Well, this one did! Yes, I know whereof I speak, as I was intrigued by QAnon in early 2018, and can tell you it was a brilliant and highly addictive psy-op. Much to my surprise, however, instead of Q vanishing shamefacedly in the night after dozens of false predictions and disingenuous promises, the psy-op is still going strong!
Now why might this be? In fact, as I understand it, Q himself has not “dropped’ any more of his cryptic “breadcrumbs” (i.e. posts) so far this year, yet his acolytes are still going strong.
Apart from the possibility—some would say likelihood—that Q’s mouthpieces have nefarious intentions, they may well have a strong pecuniary incentive. Consider that they have amassed myriad followers as internet “influencers,” which generally means big money. In fact, Charlie Ward claims to have over 13 million followers! If they’ve been reaping a monetary harvest, the Q spokesmen may be loath to relinquish their cash cow. This of course means they’d have to keep spinning stories out of whole cloth, in the manner of an ongoing soap opera. Luckily for them, it seems their audience is always ready for the next episode.

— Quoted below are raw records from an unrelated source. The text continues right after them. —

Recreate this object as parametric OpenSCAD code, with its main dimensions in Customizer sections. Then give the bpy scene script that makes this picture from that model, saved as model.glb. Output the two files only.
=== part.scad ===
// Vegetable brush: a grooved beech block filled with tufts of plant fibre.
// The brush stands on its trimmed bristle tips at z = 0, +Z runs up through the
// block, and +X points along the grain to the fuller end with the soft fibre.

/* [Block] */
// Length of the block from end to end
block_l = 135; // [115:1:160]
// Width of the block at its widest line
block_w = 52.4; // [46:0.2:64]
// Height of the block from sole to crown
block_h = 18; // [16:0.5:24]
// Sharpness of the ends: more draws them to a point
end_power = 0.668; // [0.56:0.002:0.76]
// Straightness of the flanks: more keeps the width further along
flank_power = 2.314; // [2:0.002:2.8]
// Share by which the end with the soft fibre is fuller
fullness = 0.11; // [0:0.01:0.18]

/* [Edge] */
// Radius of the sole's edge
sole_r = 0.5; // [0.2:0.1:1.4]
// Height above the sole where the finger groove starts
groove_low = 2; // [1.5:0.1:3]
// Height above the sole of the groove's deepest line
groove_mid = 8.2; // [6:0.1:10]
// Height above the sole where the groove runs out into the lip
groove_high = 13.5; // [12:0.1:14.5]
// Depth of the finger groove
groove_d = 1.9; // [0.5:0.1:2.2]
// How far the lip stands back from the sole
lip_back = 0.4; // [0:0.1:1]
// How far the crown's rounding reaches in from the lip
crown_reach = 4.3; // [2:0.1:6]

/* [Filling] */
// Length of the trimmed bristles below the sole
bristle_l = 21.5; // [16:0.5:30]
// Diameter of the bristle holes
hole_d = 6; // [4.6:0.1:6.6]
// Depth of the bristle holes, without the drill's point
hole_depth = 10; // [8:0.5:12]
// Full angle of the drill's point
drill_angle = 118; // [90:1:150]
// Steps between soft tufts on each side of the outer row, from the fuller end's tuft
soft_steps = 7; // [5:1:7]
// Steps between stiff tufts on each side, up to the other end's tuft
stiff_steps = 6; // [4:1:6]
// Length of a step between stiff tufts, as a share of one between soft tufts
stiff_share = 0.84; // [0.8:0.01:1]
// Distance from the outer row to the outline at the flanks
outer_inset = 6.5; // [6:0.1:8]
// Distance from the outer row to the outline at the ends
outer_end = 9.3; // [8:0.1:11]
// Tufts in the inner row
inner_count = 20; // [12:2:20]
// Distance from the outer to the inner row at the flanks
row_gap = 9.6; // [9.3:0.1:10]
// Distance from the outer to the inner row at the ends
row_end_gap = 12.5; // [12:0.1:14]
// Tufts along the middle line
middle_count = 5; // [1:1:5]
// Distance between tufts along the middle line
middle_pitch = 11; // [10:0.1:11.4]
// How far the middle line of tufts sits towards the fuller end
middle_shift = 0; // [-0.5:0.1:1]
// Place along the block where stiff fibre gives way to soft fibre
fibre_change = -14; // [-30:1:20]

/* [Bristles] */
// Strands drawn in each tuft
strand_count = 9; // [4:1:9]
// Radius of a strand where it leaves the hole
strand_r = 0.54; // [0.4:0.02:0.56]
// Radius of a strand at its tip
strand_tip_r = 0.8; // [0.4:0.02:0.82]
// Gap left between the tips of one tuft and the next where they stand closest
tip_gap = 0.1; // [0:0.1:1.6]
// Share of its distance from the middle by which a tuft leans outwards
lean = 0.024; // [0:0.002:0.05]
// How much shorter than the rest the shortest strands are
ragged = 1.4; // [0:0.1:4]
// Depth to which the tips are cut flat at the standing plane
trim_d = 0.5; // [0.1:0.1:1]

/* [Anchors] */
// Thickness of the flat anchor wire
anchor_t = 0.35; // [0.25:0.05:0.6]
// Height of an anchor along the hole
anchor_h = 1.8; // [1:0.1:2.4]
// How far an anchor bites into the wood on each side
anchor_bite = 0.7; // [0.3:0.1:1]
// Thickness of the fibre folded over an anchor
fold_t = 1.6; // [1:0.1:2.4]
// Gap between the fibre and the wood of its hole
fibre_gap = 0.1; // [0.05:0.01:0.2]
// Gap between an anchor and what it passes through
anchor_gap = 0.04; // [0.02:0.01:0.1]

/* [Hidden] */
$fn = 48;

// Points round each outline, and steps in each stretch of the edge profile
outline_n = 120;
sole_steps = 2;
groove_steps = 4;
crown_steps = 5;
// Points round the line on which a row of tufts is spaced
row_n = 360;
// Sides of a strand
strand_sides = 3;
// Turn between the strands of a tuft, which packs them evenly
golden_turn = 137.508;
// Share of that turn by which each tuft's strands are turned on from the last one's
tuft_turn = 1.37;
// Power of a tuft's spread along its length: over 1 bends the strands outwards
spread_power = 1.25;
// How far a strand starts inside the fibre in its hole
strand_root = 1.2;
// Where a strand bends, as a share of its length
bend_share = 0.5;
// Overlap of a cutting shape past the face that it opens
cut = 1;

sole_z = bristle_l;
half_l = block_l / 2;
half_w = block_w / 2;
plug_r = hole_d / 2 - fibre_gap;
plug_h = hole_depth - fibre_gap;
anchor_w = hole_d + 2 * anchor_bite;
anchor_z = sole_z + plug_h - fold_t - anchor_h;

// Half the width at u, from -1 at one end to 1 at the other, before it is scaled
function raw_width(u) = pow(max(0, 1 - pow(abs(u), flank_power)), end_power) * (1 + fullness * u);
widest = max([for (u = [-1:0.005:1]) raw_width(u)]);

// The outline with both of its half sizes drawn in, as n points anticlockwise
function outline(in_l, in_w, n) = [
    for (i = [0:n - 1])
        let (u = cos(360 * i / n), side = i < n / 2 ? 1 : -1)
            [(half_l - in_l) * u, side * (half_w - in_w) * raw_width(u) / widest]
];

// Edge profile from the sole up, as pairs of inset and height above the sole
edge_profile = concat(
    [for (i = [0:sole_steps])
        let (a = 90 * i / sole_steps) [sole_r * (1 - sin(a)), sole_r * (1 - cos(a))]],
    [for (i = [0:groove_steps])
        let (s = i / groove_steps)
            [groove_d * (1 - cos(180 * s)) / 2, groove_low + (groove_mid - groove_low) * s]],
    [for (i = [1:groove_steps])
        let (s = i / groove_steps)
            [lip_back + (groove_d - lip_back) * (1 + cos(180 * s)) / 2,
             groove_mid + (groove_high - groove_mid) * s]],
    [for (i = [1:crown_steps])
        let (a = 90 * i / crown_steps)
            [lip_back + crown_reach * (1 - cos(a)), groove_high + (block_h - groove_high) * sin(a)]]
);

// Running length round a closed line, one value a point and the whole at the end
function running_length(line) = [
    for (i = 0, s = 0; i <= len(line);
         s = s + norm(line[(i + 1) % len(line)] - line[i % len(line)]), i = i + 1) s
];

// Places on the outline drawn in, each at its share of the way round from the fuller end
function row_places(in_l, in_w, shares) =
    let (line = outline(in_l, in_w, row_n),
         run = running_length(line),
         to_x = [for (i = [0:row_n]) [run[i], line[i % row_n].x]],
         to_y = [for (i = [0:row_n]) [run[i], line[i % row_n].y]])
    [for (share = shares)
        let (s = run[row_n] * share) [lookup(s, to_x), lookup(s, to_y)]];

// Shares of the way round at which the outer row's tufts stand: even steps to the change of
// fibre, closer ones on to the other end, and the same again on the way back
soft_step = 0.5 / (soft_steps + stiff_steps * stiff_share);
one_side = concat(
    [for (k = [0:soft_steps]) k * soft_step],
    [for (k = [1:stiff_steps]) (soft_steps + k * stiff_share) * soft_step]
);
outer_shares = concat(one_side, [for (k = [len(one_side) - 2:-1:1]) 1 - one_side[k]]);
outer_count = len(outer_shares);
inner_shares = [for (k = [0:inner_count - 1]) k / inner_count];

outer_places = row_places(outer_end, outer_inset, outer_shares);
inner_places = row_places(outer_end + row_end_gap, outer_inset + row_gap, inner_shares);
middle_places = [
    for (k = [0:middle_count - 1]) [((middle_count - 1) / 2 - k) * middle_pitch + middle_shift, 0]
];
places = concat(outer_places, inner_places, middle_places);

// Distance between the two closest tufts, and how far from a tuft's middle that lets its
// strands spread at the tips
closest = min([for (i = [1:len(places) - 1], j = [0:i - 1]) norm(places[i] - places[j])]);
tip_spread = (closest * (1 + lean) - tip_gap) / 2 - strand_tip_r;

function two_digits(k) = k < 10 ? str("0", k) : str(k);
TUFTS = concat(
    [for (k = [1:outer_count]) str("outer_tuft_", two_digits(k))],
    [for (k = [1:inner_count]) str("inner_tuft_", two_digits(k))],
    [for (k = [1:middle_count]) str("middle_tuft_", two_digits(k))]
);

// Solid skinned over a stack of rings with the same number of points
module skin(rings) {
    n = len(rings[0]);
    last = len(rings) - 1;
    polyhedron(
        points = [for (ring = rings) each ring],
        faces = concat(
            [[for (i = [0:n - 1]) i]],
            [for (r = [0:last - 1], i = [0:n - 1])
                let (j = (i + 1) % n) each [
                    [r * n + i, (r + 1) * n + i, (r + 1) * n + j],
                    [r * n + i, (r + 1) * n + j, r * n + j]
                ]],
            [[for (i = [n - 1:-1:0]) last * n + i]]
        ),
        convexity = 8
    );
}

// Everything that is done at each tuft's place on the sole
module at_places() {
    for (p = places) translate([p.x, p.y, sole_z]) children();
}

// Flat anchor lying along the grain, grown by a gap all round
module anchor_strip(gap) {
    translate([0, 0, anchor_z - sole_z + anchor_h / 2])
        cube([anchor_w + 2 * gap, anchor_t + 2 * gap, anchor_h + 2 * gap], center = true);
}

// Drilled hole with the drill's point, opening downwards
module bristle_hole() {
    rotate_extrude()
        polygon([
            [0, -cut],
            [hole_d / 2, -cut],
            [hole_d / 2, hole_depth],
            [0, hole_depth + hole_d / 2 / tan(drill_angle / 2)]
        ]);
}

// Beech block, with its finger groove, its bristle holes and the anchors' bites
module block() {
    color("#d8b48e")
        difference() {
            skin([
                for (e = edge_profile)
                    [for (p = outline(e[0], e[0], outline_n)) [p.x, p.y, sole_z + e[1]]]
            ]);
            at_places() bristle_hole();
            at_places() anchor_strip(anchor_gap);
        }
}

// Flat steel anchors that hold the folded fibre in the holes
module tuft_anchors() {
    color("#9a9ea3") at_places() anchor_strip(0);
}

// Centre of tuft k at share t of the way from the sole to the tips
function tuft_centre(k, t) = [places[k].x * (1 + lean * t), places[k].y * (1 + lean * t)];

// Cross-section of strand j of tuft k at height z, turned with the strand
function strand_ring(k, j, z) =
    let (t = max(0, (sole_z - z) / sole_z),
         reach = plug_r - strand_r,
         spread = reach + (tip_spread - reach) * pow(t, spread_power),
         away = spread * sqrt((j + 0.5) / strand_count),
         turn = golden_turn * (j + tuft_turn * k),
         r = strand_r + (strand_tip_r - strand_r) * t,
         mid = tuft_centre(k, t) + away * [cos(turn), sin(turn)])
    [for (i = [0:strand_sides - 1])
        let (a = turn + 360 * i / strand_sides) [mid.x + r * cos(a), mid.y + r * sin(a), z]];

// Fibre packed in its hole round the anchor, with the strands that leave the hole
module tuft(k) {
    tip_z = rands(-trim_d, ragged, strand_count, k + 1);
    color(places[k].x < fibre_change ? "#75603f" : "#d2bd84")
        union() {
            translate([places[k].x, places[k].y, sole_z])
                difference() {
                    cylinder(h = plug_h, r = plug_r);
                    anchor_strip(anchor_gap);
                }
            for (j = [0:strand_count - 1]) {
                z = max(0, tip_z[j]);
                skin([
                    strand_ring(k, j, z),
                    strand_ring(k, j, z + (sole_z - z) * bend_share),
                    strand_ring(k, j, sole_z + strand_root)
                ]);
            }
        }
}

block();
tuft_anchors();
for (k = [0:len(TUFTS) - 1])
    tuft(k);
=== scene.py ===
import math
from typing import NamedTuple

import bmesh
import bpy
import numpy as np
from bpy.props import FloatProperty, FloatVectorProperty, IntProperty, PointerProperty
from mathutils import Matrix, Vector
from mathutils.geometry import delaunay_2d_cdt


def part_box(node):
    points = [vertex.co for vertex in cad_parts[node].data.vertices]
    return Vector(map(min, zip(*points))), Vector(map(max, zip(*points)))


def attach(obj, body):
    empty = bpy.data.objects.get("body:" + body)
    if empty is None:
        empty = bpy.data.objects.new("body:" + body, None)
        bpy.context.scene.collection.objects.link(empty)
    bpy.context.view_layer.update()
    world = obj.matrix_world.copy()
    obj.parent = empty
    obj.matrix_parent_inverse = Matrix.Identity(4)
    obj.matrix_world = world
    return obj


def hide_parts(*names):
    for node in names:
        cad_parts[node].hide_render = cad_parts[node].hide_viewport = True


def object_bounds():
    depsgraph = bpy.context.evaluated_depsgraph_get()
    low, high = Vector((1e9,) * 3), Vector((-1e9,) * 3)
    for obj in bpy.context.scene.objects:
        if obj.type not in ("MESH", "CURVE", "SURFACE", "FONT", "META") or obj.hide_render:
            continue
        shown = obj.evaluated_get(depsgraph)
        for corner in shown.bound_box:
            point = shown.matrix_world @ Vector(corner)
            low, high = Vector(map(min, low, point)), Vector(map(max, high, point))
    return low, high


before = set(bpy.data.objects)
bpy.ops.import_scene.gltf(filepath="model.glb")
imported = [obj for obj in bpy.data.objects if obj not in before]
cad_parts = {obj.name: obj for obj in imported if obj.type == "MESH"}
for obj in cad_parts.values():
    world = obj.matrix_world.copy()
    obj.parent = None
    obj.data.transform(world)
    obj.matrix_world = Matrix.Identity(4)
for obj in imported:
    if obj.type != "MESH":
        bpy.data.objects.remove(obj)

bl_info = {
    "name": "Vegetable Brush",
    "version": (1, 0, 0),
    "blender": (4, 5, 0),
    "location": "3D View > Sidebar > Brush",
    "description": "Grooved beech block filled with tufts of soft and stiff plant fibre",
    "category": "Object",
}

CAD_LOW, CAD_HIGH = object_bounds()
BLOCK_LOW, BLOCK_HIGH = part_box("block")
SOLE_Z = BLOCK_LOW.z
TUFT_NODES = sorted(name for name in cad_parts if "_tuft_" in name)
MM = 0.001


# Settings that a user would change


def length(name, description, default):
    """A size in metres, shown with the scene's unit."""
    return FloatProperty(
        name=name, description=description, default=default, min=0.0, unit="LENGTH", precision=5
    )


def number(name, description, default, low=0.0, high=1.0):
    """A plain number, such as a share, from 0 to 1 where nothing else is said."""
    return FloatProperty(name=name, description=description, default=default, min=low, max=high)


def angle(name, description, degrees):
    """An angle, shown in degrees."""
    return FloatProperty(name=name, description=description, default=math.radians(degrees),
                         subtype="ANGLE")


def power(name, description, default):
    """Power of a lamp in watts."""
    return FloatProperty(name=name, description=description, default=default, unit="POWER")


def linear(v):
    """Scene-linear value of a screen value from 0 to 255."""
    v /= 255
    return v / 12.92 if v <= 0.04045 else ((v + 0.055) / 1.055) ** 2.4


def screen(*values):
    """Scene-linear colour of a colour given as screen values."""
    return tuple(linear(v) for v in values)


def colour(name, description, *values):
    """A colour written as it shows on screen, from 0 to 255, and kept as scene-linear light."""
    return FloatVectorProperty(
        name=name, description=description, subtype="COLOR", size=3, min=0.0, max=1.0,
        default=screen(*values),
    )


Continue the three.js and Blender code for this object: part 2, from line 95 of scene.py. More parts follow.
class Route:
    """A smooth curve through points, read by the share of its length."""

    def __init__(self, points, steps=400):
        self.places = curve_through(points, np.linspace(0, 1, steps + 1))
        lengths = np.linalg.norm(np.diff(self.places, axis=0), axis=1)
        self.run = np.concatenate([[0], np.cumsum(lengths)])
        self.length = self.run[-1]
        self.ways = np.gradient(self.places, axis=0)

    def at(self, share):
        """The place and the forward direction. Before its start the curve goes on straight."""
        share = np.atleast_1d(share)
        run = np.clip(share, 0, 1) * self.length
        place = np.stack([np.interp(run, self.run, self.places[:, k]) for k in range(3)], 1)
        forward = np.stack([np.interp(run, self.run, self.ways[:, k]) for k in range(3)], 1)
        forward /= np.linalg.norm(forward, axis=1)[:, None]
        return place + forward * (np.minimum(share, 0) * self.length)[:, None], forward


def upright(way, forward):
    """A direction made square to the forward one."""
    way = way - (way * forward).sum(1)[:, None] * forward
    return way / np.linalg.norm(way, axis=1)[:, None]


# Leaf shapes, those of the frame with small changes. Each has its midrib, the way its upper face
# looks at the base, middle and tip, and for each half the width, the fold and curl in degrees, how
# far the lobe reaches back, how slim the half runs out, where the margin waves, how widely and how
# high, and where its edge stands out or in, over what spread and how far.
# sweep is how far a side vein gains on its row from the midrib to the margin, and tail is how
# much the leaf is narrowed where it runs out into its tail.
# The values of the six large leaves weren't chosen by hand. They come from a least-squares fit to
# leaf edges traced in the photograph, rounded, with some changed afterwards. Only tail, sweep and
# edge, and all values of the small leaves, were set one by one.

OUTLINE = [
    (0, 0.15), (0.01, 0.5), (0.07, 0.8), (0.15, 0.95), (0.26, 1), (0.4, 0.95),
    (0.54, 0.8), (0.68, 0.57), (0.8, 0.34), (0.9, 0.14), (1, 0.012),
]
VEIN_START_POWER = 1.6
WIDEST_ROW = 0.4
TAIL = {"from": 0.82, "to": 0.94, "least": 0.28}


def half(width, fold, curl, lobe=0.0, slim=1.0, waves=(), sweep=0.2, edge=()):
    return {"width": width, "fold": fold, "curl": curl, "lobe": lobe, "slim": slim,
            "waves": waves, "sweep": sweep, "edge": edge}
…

So what is the Qsters’ current claim? Trump will resume his presidency; OK, that’s an easy sell, as 90 million of people or more want this to be true. But note how the Q promoters keep moving the goal posts for Trump’s 2021 inauguration: from January 20th to March 4th to July 4, 2021. Hmmm… And how is this to happen, pray tell? With the assistance of…wait for it… JFK Jr., who didn’t really die when his plane crashed two decades ago.
Again, I am not making this up. My imagination is just not that fertile.
A word about Simon Parkes before we move on: Mr. Parkes claims he was abducted by aliens, knows some of them quite intimately, and believes in lizard people among other alien life forms. Interestingly, none of this has lowered his credibility with his followers, but they did give him flack for claiming to have spoken to the real “Q”. This they found to be beyond belief, so he had to back-pedal. Apparently, no one gets to talk to the man behind the curtain.